Please don't reference the Python implementation because this will not
age well. It may bitrot if the Python code changes or if the Python
implementation is deprecated then the source file will go away
altogether. Make the Rust implementation self-contained. If there are
common file format concerns shared by implementations, then move that
information to a separate document in docs/interop/ (i.e. a simpletrace
file format specification).
> + */
> +const ALLOWED_TYPES: [&str; 20] = [
> + "int",
> + "long",
> + "short",
> + "char",
> + "bool",
> + "unsigned",
> + "signed",
> + "int8_t",
> + "uint8_t",
> + "int16_t",
> + "uint16_t",
> + "int32_t",
> + "uint32_t",
> + "int64_t",
> + "uint64_t",
> + "void",
> + "size_t",
> + "ssize_t",
> + "uintptr_t",
> + "ptrdiff_t",
> +];
> +
> +const STRING_TYPES: [&str; 4] =
> + ["const char*", "char*", "const char *", "char *"];
> +
> +/* TODO: Support 'vcpu' property. */
The vcpu property was removed in commit d9a6bad542cd ("docs: remove
references to TCG tracing"). Is this comment outdated or are you
planning to bring it back?
> +const VALID_PROPS: [&str; 1] = ["disable"];
> +
> +fn validate_c_type(arg_type: &str) -> Result<()>
> +{
> + static RE_TYPE: Lazy<Regex> = Lazy::new(|| Regex::new(r"\*").unwrap());
> + let bits: Vec<String> =
> + arg_type.split_whitespace().map(|s| s.to_string()).collect();
> + for bit in bits {
> + let res = RE_TYPE.replace_all(&bit, "");
> + if res.is_empty() {
> + continue;
> + }
> + if res == "const" {
> + continue;
> + }
> + if !ALLOWED_TYPES.contains(&res.as_ref()) {
> + return Err(Error::InvalidType(res.to_string()));
> + }
> + }
> + Ok(())
> +}
> +
> +pub fn read_events(fname: &str) -> Result<Vec<Event>>
> +{
> + let fstr = read_to_string(fname).unwrap();
> + let lines = fstr.lines().map(|s| s.trim()).collect::<Vec<_>>();
> + let mut events = Vec::new();
> +
> + /*
> + * lines() in Rust: Line terminators are not included in the lines
> + * returned by the iterator, so check whether line_str is empty.
> + */
> + for (lineno, line_str) in lines.iter().enumerate() {
> + if line_str.is_empty() || line_str.starts_with('#') {
> + continue;
> + }
> +
> + let event = Event::build(line_str, lineno as u32 + 1, fname);
> + if let Err(e) = event {
> + return Err(Error::ReadEventFail(
> + fname.to_owned(),
> + lineno,
> + e.to_string(),
> + ));
> + } else {
> + events.push(event.unwrap());
> + }
> + }
> +
> + Ok(events)
> +}
> +
> +#[derive(Clone)]
> +pub struct ArgProperty
> +{
> + pub c_type: String,
> + pub name: String,
> +}
> +
> +impl ArgProperty
> +{
> + fn new(c_type: &str, name: &str) -> Self
> + {
> + ArgProperty {
> + c_type: c_type.to_string(),
> + name: name.to_string(),
> + }
> + }
> +
> + pub fn is_string(&self) -> bool
> + {
> + let arg_strip = self.c_type.trim_start();
> + STRING_TYPES.iter().any(|&s| arg_strip.starts_with(s))

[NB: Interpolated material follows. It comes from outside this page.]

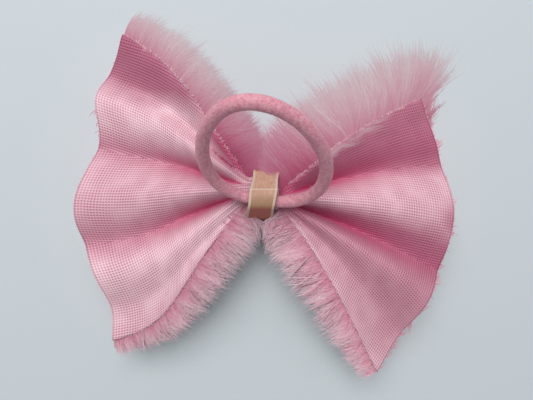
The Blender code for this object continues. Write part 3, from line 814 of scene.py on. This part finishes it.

> + && arg_strip.matches('*').count() == 1
> + }
> +}
> +
> +#[derive(Default, Clone)]
> +pub struct Arguments
> +{
> + /* List of (type, name) tuples or arguments properties. */
> + pub props: Vec<ArgProperty>,
> +}
> +
> +impl Arguments
> +{
> + pub fn new() -> Self
> + {
> + Arguments { props: Vec::new() }
> + }
> +
> + pub fn len(&self) -> usize
> + {
> + self.props.len()
> + }
> +
> + pub fn build(arg_str: &str) -> Result<Arguments>
> + {
> + let mut args = Arguments::new();
> + for arg in arg_str.split(',').map(|s| s.trim()) {
> + if arg.is_empty() {
> + return Err(Error::EmptyArg);
> + }
> +
> + if arg == "void" {
> + continue;
> + }
> +
> + let (arg_type, identifier) = if arg.contains('*') {
> + /* FIXME: Implement rsplit_inclusive(). */
> + let p = arg.rfind('*').unwrap();
> + (
> + /* Safe because arg contains "*" and p exists. */
> + unsafe { arg.get_unchecked(..p + 1) },
> + /* Safe because arg contains "*" and p exists. */
> + unsafe { arg.get_unchecked(p + 1..) },
> + )
> + } else {
> + arg.rsplit_once(' ').unwrap()
> + };
Can you write this without unsafe? Maybe rsplit_once(' ') followed by a
check for (_, '*identifier'). If the identifier starts with '*', then
arg_type += ' *' and identifier = identifier[1:].
> +
> + validate_c_type(arg_type)?;
> + args.props.push(ArgProperty::new(arg_type, identifier));
> + }
> + Ok(args)
> + }
> +}
> +
> +/* TODO: Support original, event_trans, event_exec if needed. */
> +#[derive(Default, Clone)]
> +pub struct Event
> +{
> + /* The event name. */
> + pub name: String,
> + /* Properties of the event. */
> + pub properties: Vec<String>,
> + /* The event format string. */
> + pub fmt: Vec<String>,
> + /* The event arguments. */
> + pub args: Arguments,
> + /* The line number in the input file. */
> + pub lineno: u32,
> + /* The path to the input file. */
> + pub filename: String,
> +}
> +
> +impl Event
> +{
> + #[allow(clippy::too_many_arguments)]
> + pub fn new(
> + name: &str,
> + mut props: Vec<String>,
> + fmt: Vec<String>,
> + args: Arguments,
> + lineno: u32,
> + filename: &str,
> + ) -> Result<Self>
> + {
> + let mut event = Event {
> + name: name.to_string(),
> + fmt: fmt.clone(),
> + args,
> + lineno,
> + filename: filename.to_string(),
> + ..Default::default()
> + };
> +
> + event.properties.append(&mut props);
> +
> + if event.args.len() > 10 {
> + return Err(Error::InvalidArgCnt(event.name));
> + }
> +
> + let unknown_props: Vec<String> = event
> + .properties
> + .iter()
> + .filter_map(|p| {
> + if !VALID_PROPS.contains(&p.as_str()) {
> + Some(p.to_string())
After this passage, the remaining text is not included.